--- start ---

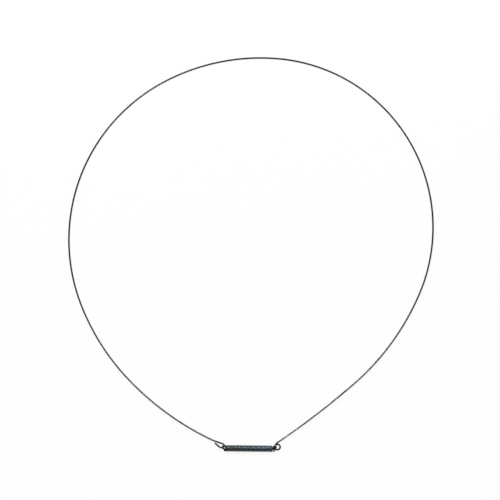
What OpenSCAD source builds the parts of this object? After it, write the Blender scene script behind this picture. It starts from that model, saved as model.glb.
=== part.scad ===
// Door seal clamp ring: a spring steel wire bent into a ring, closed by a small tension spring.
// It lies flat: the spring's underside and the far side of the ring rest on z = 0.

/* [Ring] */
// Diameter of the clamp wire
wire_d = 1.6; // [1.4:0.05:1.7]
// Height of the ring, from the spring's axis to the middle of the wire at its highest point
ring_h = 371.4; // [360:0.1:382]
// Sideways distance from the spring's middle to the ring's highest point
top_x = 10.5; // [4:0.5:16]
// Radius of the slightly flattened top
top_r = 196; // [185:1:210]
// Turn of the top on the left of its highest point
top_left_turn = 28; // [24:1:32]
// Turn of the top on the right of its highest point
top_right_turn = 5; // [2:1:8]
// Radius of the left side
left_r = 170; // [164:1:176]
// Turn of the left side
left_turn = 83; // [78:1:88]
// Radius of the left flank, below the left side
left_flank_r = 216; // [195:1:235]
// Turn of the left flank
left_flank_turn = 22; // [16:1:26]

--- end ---

THE REQUEST> Please restate the whole listing word for word.

FINISHED ANSWER>
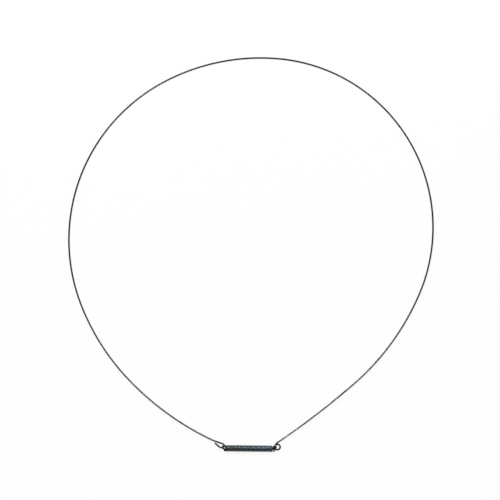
What OpenSCAD source builds the parts of this object? After it, write the Blender scene script behind this picture. It starts from that model, saved as model.glb.
=== part.scad ===
// Door seal clamp ring: a spring steel wire bent into a ring, closed by a small tension spring.
// It lies flat: the spring's underside and the far side of the ring rest on z = 0.

/* [Ring] */
// Diameter of the clamp wire
wire_d = 1.6; // [1.4:0.05:1.7]
// Height of the ring, from the spring's axis to the middle of the wire at its highest point
ring_h = 371.4; // [360:0.1:382]
// Sideways distance from the spring's middle to the ring's highest point
top_x = 10.5; // [4:0.5:16]
// Radius of the slightly flattened top
top_r = 196; // [185:1:210]
// Turn of the top on the left of its highest point
top_left_turn = 28; // [24:1:32]
// Turn of the top on the right of its highest point
top_right_turn = 5; // [2:1:8]
// Radius of the left side
left_r = 170; // [164:1:176]
// Turn of the left side
left_turn = 83; // [78:1:88]
// Radius of the left flank, below the left side
left_flank_r = 216; // [195:1:235]
// Turn of the left flank
left_flank_turn = 22; // [16:1:26]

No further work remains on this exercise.